糖質への依存と認知症

2013/09/15 08:37:06 | 認知症 | コメント:0件

ピック病という病気があります。

認知症の原因の一つで、最近は前頭側頭型認知症(FTD)という呼ばれ方もします。

不機嫌、横柄、集中力がないという態度的な特徴や、盗癖などの反社会的行動、あるいは記憶を調べるテストでの質問の意味がわからなかったり、おうむ返しをしたりすることが多いとされ、認知症の原因疾患の中では比較的稀とされている病気です。

しかしコウノメソッド的には結構グレーゾーンや複合症例なども多いため、実感としては結構多くおられるのではないか、ということのようです。

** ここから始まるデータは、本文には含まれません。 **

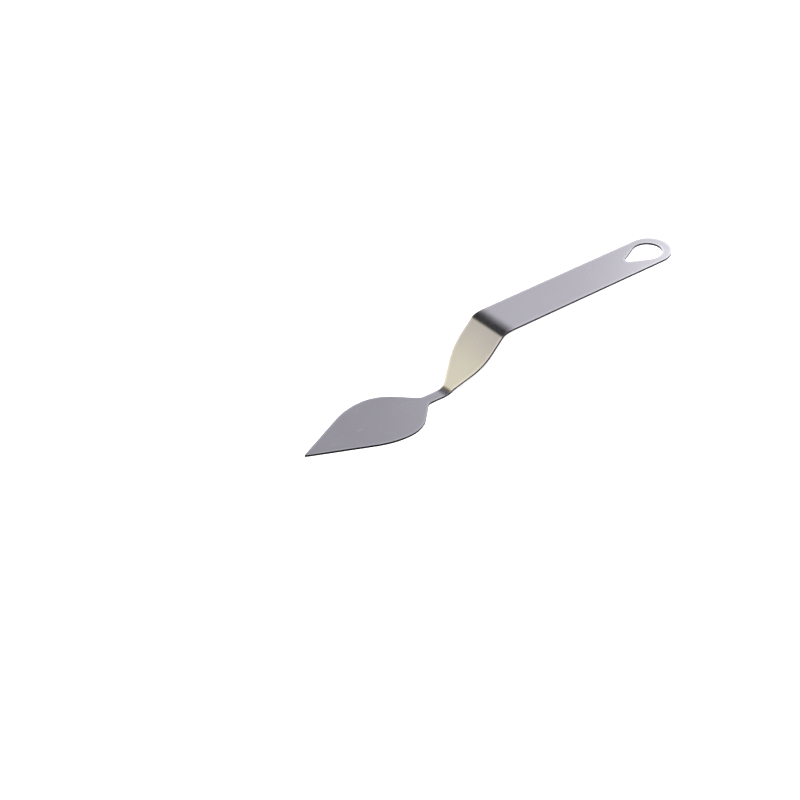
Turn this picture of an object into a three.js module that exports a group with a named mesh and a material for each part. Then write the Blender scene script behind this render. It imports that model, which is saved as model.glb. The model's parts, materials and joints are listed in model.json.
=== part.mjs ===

そんなピック病の特徴の中に「病的に甘いものが好き」というものがあります。

これはもしや糖質依存のことではないか?と思い、私は普段日常診療の中で認知症の方、もしくは認知症が疑われる方へ「好きな食べ物を3つあげてみてください」という質問をしてみるようにしています。

これによってピック病に近い認知症の方は甘いものが3つ出てくるのではないのかな、というのが私の予想でした。

しかし実際は違っていました。

それは何度かその質問をしていてわかったことですが、実際に認知症になってしまっている人の多くは、「何だって好きです」とか「何でも食べます」とか、たとえ促しても特定の食べ物をおっしゃらなくなるのです。

ここで糖質依存ということを改めて考えなおしてみます。

今自分はかつて糖質依存症にかかっていたと自覚できますが、

それは糖質制限をしはじめて初めてわかったことでした。

それまでは米が大好きな人間でしたし、これからも米が好きな自分は変わらないと思っていました。しかし実際は糖質制限をすることで米への執着が速やかにとれました。

このことによって「米が大好き」と思っていた自分は作らされた自分だったということがわかったのです。

そして糖質への嗜好性が糖質の摂取により高められていくと、タバコをやめられない状態と同様にそれが強固なものとなり、徐々に脳の認知機能へ不可逆的な損傷を引き起こし、ひいては米が好き、甘いものが好きといった認識そのものすら消えていってしまうのではないか、と。

そう考えると、好きな食べ物は特にないと答える認知症患者さんに、少し恐ろしいものを感じます。

3つはともかく、好きな食べ物を一つも具体的に挙げることができない方は、もしかしたら高率に認知症であるという事があるのかもしれません。私の思い過ごしであればよいのですが…。